Из Ревеля через месяц Пётр отправил Екатерине письмо, в котором ясно намекал, что царевич Алексей думал даже перебежать к шведам и добывать российский престол с помощью врагов России — шведов.
Затаилась в своей Митаве Анна — всё ещё ждала каких-нибудь отголосков оговора, который сделал Алексей на её мать. Но всё было спокойно, и вскоре успокоилась и она: значит, не принял в расчёт Пётр этот оговор, не поверил, что тихая жена его брата Ивана может быть замешана в крамоле. Даже и проверять оговор не стал — слишком был уверен в преданности царицы Прасковьи.
И опять одна забота стала у Анны: выдали бы уж поскорее её замуж, пока не ушла пора, ей так нужна крепкая рука, и не любовника, как Пётр Михайлович Бестужев, с замужней дочерью которого Аграфеной Волконской Анна была очень дружна, а настоящего мужа. Все заботы можно было бы переложить на мужские плечи, а самой лишь румяниться да белиться, да заниматься нарядами и драгоценными камнями, да следить за домашним хозяйством. Но видно, Бог не судил ей замужество, потому что все сватовства расстраивались, сколько ни хлопотал Пётр о выгодном браке для племянницы.

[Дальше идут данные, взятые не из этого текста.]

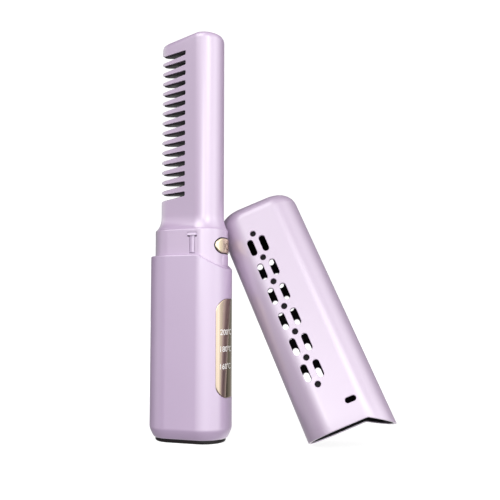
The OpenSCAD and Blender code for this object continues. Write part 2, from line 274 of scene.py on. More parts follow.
def rr_grid(w, h, r, rows=(10, 6, 10), cols=16):
    """Points over a rounded rectangle of half sizes w, h and corner radius r: rows of equal count."""
    r = min(r, w, h)
    ang = [math.pi / 2 * i / rows[0] for i in range(rows[0] + 1)]
    vs = [(-h + r - r * math.cos(a), w - r + r * math.sin(a)) for a in ang]
    if h - r > 1e-6:
        vs += [(-(h - r) + 2 * (h - r) * i / rows[1], w) for i in range(1, rows[1])]
        vs += [(h - r + r * math.sin(a), w - r + r * math.cos(a)) for a in ang]
    else:
        vs += [(r * math.sin(a), w - r + r * math.cos(a)) for a in ang[1:]]
    g = np.zeros((len(vs), cols + 1, 2))
    for i, (v, half) in enumerate(vs):
        g[i, :, 0] = np.linspace(-half, half, cols + 1)
        g[i, :, 1] = v
    return g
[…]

Да и тётушка-царица Екатерина старалась для пользы Анны, но оборачивалось всё неудачей.
В конце года пришла из Петербурга и другая новость: четырёх летний сын Петра и Екатерины тяжело заболел и ровно через девять месяцев со дня смерти царевича Алексея отдал Богу душу...
Смерть этого мальчика, сразу после суда над Алексеем объявленного наследником престола, глубоко потрясла Петра. Анне рассказывали, что у царя начались припадки, страшные головные боли, горячка. Несколько дней не отходила от его постели Екатерина.
Но Пётр выжил, только голова стала трястись ещё больше, ярость его уже превращалась в бешенство, и он не щадил ни правых, ни виноватых.
«Верно, — думала Анна, — Бог покарал царя-батюшку, забрав этого мальчонку, такого пригожего и весёлого». Она сама, бывало, играла с Петрушкой, шутила с ним, дарила лошадок и игрушечные ружья. Он был резв не по летам, носился по дворцу так, что мамки и няньки не поспевали за ним. Жаль мальчишку, и она думала, кто же теперь сменит батюшку-дядюшку на престоле, когда придёт и его пора? Дочери его считаются незаконнорождёнными, они родились тогда, когда мать и отец ещё не были повенчаны. Правда, Анну Петровну уже пристроили, выдав замуж за герцога Голштинского, но Пётр не очень-то благоволил к зятю, а Аннушка и вовсе плачем заливается от своего житья-бытья, хоть и скрывает ото всех свои покрасневшие от слёз глаза.
«Ну да Бог рассудит, — думала Анна, — что впереди — увидим, а что было — забудем...»
Упорно добивался Артемий почётного въезда в столицу Персии — Испагань. Ещё 3 марта 1717 года он известил первого министра шахского двора о скором прибытии посольства. Но великий визирь не откликнулся, и 12 марта Волынский снова послал гонца. Он резонно спрашивал, кто будет его встречать, где будет расположен подхожий стан — местность, откуда начнётся торжественное шествие. И в наказе гонцу не преминул Волынский упомянуть, что в обычае у Европы высылать для въезда кареты, а также лошадей и будут ли они посланы для него теперь или нет.